• _Work instructions_
Give the listing again in full, exactly as written.
:: Recorded data
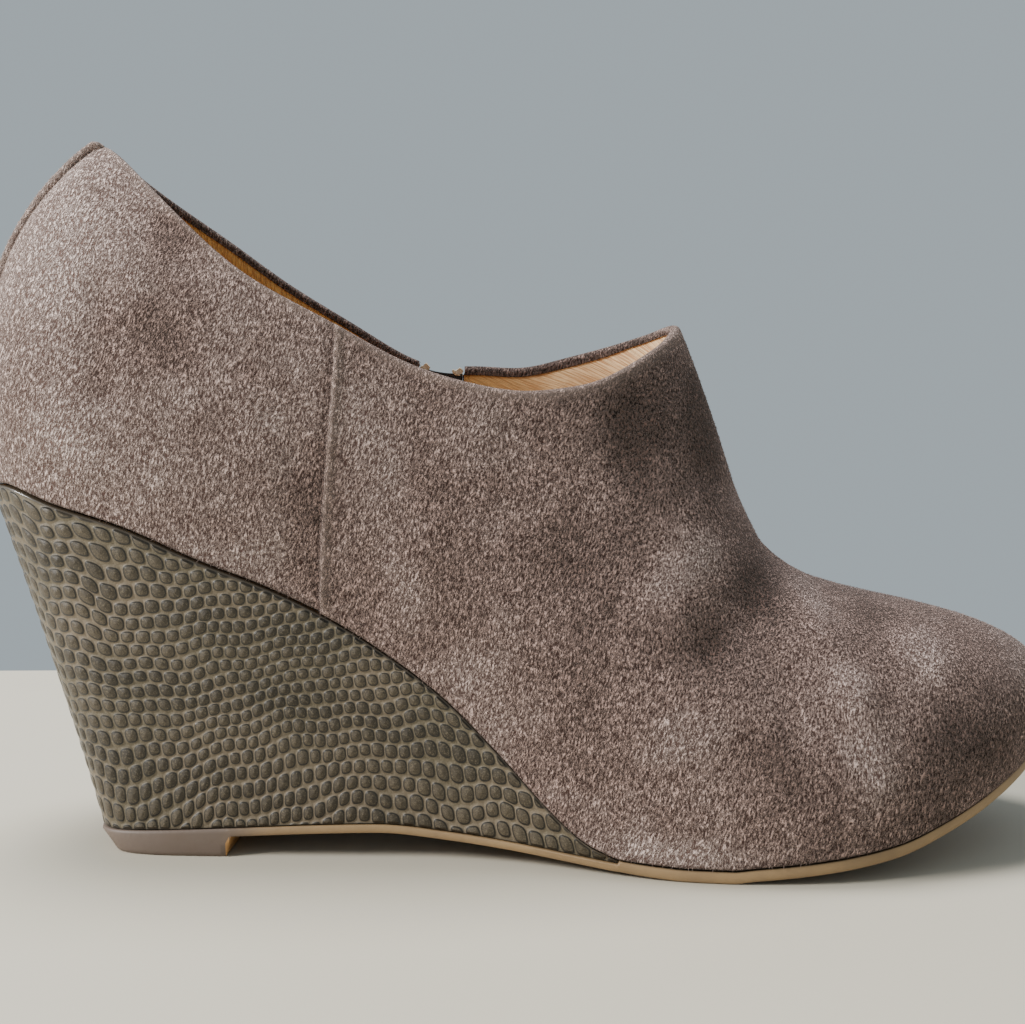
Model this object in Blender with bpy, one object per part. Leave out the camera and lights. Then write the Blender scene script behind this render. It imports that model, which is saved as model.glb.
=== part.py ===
"""Wedge ankle boot for the right foot: suede upper with an inside zip, covered wedge, thin outsole.

Frame: metres, +X toward the toe, -Y the outer side of the foot, +Z up. The origin is the middle of
the heel's flat ground face. Sections are numbered from the heel's back (0) along the outer side to
the toe (16) and back along the inner side (31).
"""
import math

import bpy
import bmesh
import numpy as np
from mathutils import Matrix

# Driving sizes of the last
FOOT_LENGTH = 0.2345
BALL_WIDTH = 0.0825
COLLAR_WIDTH = 0.0550
HEEL_RISE = 0.0791
SHAFT_RISE = 0.0759
HEEL_OVERHANG = 0.0428

# Driving sizes of the sole
SOLE = 0.0025
ARCH_SOLE = 0.0018
ARCH_RISE = 0.0054
TOE_SPRING = 0.0180
HEEL_BREAST = 0.0123
BREAST_SLANT = 0.0012
HEEL_BEVEL = 0.0045
EDGE_ROUND = 0.0006
SOLE_EDGE = 0.0004

# Driving sizes of walls, overlays and clearances
WALL = 0.0018
OVERLAY = 0.0007
OVERLAY_RAMP = 0.0005
GAP = 0.0003
INSOLE = 0.0030
WEDGE_LEDGE = 0.0005
WEDGE_HOLLOW = 0.0003
STAY_HALF_WIDTH = 0.0090

# Driving sizes of the zip
SLOT_WIDTH = 0.0112
SLOT_FLOOR = 0.20
TAPE = 0.0010
CHAIN_WIDTH = 0.0046
CHAIN_PROUD = 0.0006
SLIDER_LENGTH = 0.0090
SLIDER_WIDTH = 0.0072
SLIDER_THICK = 0.0016
SLIDER_DROP = 0.0110
BAIL_WIDTH = 0.0016
BAIL_BAR = 0.0010
PULL_LENGTH = 0.0200
PULL_WIDTH = 0.0052
PULL_THICK = 0.0010

# Lower edge of the upper, from heel to toe: shares of FOOT_LENGTH and BALL_WIDTH
FOOT_PLAN = (
    # along, outer, inner
    (0.000, 0.000, 0.000),
    (0.005, 0.109, 0.109),
    (0.025, 0.230, 0.230),
    (0.068, 0.319, 0.319),
    (0.136, 0.361, 0.358),
    (0.222, 0.376, 0.361),
    (0.316, 0.366, 0.327),
    (0.409, 0.372, 0.315),
    (0.503, 0.416, 0.355),
    (0.597, 0.485, 0.430),
    (0.682, 0.528, 0.473),
    (0.768, 0.525, 0.468),
    (0.844, 0.458, 0.430),
    (0.908, 0.355, 0.364),
    (0.957, 0.228, 0.267),
    (0.987, 0.091, 0.158),
    (1.000, -0.036, 0.036),
)

# Lower outline of the wedge, where it leaves the line above: shares of FOOT_LENGTH and BALL_WIDTH
BASE_PLAN = (
    # along, outer, inner
    (0.1085, 0.000, 0.000),
    (0.1088, 0.100, 0.100),
    (0.1125, 0.202, 0.202),
    (0.1320, 0.274, 0.274),
    (0.1790, 0.305, 0.303),
    (0.2430, 0.315, 0.305),
    (0.3240, 0.327, 0.297),
    (0.4090, 0.339, 0.297),
    (0.5030, 0.395, 0.342),
)

# Collar edge: shares of FOOT_LENGTH, COLLAR_WIDTH and SHAFT_RISE
COLLAR_PLAN = (
    # along, half width, outer rise, inner rise
    (0.098, 0.000, 1.000, 1.000),
    (0.106, 0.109, 0.983, 0.982),
    (0.128, 0.191, 0.942, 0.921),
    (0.162, 0.291, 0.843, 0.839),
    (0.209, 0.391, 0.702, 0.736),
    (0.264, 0.455, 0.561, 0.613),
    (0.333, 0.487, 0.441, 0.481),
    (0.397, 0.496, 0.333, 0.372),
    (0.452, 0.500, 0.274, 0.358),
    (0.499, 0.491, 0.249, 0.353),
    (0.537, 0.464, 0.257, 0.376),
    (0.567, 0.418, 0.279, 0.401),
    (0.593, 0.360, 0.319, 0.423),
    (0.614, 0.291, 0.361, 0.440),
    (0.631, 0.209, 0.398, 0.449),
    (0.644, 0.109, 0.432, 0.452),
    (0.650, 0.000, 0.449, 0.449),
)

# Rise of the wall between the two edges, a row for every second section. Swell and hook are shares
# of BALL_WIDTH, the reach of COLLAR_WIDTH, stand and dip of the height between the edges.
WALL_CURVE = (
    # swell, stand, reach, dip, hook
    (0.063, 0.435, 0.445, 0.29, 0.00),
    (0.055, 0.400, 0.310, 0.29, 0.00),
    (0.039, 0.360, 0.145, 0.33, 0.00),
    (0.030, 0.330, 0.090, 0.36, 0.00),
    (0.030, 0.300, 0.090, 0.42, 0.00),
    (0.040, 0.290, 0.160, 0.53, 0.06),
    (0.100, 0.370, 0.380, 0.74, 0.32),
    (0.240, 0.500, 0.550, 0.89, 0.72),
    (0.315, 0.567, 0.660, 0.947, 0.916),
)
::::
• _Worked solution_
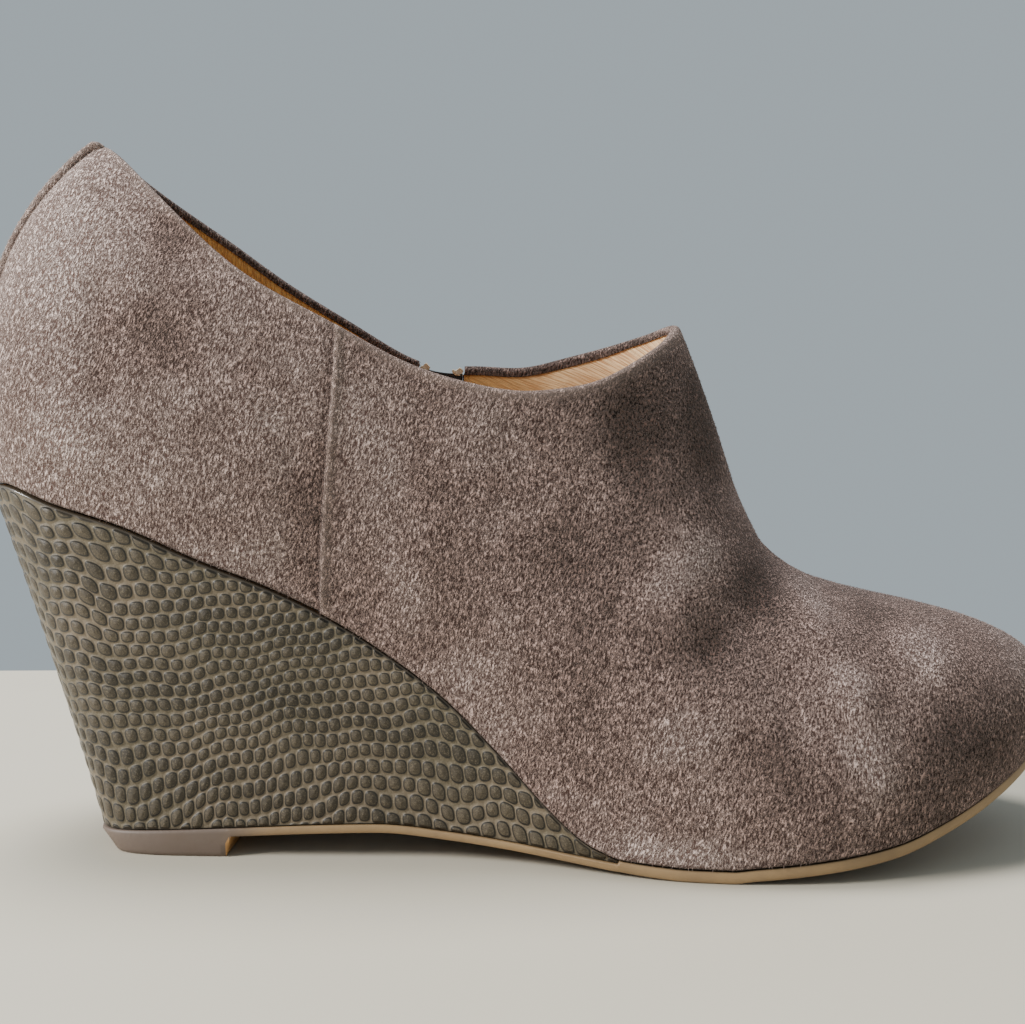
Model this object in Blender with bpy, one object per part. Leave out the camera and lights. Then write the Blender scene script behind this render. It imports that model, which is saved as model.glb.
=== part.py ===
"""Wedge ankle boot for the right foot: suede upper with an inside zip, covered wedge, thin outsole.

Frame: metres, +X toward the toe, -Y the outer side of the foot, +Z up. The origin is the middle of
the heel's flat ground face. Sections are numbered from the heel's back (0) along the outer side to
the toe (16) and back along the inner side (31).
"""
import math

import bpy
import bmesh
import numpy as np
from mathutils import Matrix

# Driving sizes of the last
FOOT_LENGTH = 0.2345
BALL_WIDTH = 0.0825
COLLAR_WIDTH = 0.0550
HEEL_RISE = 0.0791
SHAFT_RISE = 0.0759
HEEL_OVERHANG = 0.0428

# Driving sizes of the sole
SOLE = 0.0025
ARCH_SOLE = 0.0018
ARCH_RISE = 0.0054
TOE_SPRING = 0.0180
HEEL_BREAST = 0.0123
BREAST_SLANT = 0.0012
HEEL_BEVEL = 0.0045
EDGE_ROUND = 0.0006
SOLE_EDGE = 0.0004

# Driving sizes of walls, overlays and clearances
WALL = 0.0018
OVERLAY = 0.0007
OVERLAY_RAMP = 0.0005
GAP = 0.0003
INSOLE = 0.0030
WEDGE_LEDGE = 0.0005
WEDGE_HOLLOW = 0.0003
STAY_HALF_WIDTH = 0.0090

# Driving sizes of the zip
SLOT_WIDTH = 0.0112
SLOT_FLOOR = 0.20
TAPE = 0.0010
CHAIN_WIDTH = 0.0046
CHAIN_PROUD = 0.0006
SLIDER_LENGTH = 0.0090
SLIDER_WIDTH = 0.0072
SLIDER_THICK = 0.0016
SLIDER_DROP = 0.0110
BAIL_WIDTH = 0.0016
BAIL_BAR = 0.0010
PULL_LENGTH = 0.0200
PULL_WIDTH = 0.0052
PULL_THICK = 0.0010

# Lower edge of the upper, from heel to toe: shares of FOOT_LENGTH and BALL_WIDTH
FOOT_PLAN = (
    # along, outer, inner
    (0.000, 0.000, 0.000),
    (0.005, 0.109, 0.109),
    (0.025, 0.230, 0.230),
    (0.068, 0.319, 0.319),
    (0.136, 0.361, 0.358),
    (0.222, 0.376, 0.361),
    (0.316, 0.366, 0.327),
    (0.409, 0.372, 0.315),
    (0.503, 0.416, 0.355),
    (0.597, 0.485, 0.430),
    (0.682, 0.528, 0.473),
    (0.768, 0.525, 0.468),
    (0.844, 0.458, 0.430),
    (0.908, 0.355, 0.364),
    (0.957, 0.228, 0.267),
    (0.987, 0.091, 0.158),
    (1.000, -0.036, 0.036),
)

# Lower outline of the wedge, where it leaves the line above: shares of FOOT_LENGTH and BALL_WIDTH
BASE_PLAN = (
    # along, outer, inner
    (0.1085, 0.000, 0.000),
    (0.1088, 0.100, 0.100),
    (0.1125, 0.202, 0.202),
    (0.1320, 0.274, 0.274),
    (0.1790, 0.305, 0.303),
    (0.2430, 0.315, 0.305),
    (0.3240, 0.327, 0.297),
    (0.4090, 0.339, 0.297),
    (0.5030, 0.395, 0.342),
)

# Collar edge: shares of FOOT_LENGTH, COLLAR_WIDTH and SHAFT_RISE
COLLAR_PLAN = (
    # along, half width, outer rise, inner rise
    (0.098, 0.000, 1.000, 1.000),
    (0.106, 0.109, 0.983, 0.982),
    (0.128, 0.191, 0.942, 0.921),
    (0.162, 0.291, 0.843, 0.839),
    (0.209, 0.391, 0.702, 0.736),
    (0.264, 0.455, 0.561, 0.613),
    (0.333, 0.487, 0.441, 0.481),
    (0.397, 0.496, 0.333, 0.372),
    (0.452, 0.500, 0.274, 0.358),
    (0.499, 0.491, 0.249, 0.353),
    (0.537, 0.464, 0.257, 0.376),
    (0.567, 0.418, 0.279, 0.401),
    (0.593, 0.360, 0.319, 0.423),
    (0.614, 0.291, 0.361, 0.440),
    (0.631, 0.209, 0.398, 0.449),
    (0.644, 0.109, 0.432, 0.452),
    (0.650, 0.000, 0.449, 0.449),
)

# Rise of the wall between the two edges, a row for every second section. Swell and hook are shares
# of BALL_WIDTH, the reach of COLLAR_WIDTH, stand and dip of the height between the edges.
WALL_CURVE = (
    # swell, stand, reach, dip, hook
    (0.063, 0.435, 0.445, 0.29, 0.00),
    (0.055, 0.400, 0.310, 0.29, 0.00),
    (0.039, 0.360, 0.145, 0.33, 0.00),
    (0.030, 0.330, 0.090, 0.36, 0.00),
    (0.030, 0.300, 0.090, 0.42, 0.00),
    (0.040, 0.290, 0.160, 0.53, 0.06),
    (0.100, 0.370, 0.380, 0.74, 0.32),
    (0.240, 0.500, 0.550, 0.89, 0.72),
    (0.315, 0.567, 0.660, 0.947, 0.916),
)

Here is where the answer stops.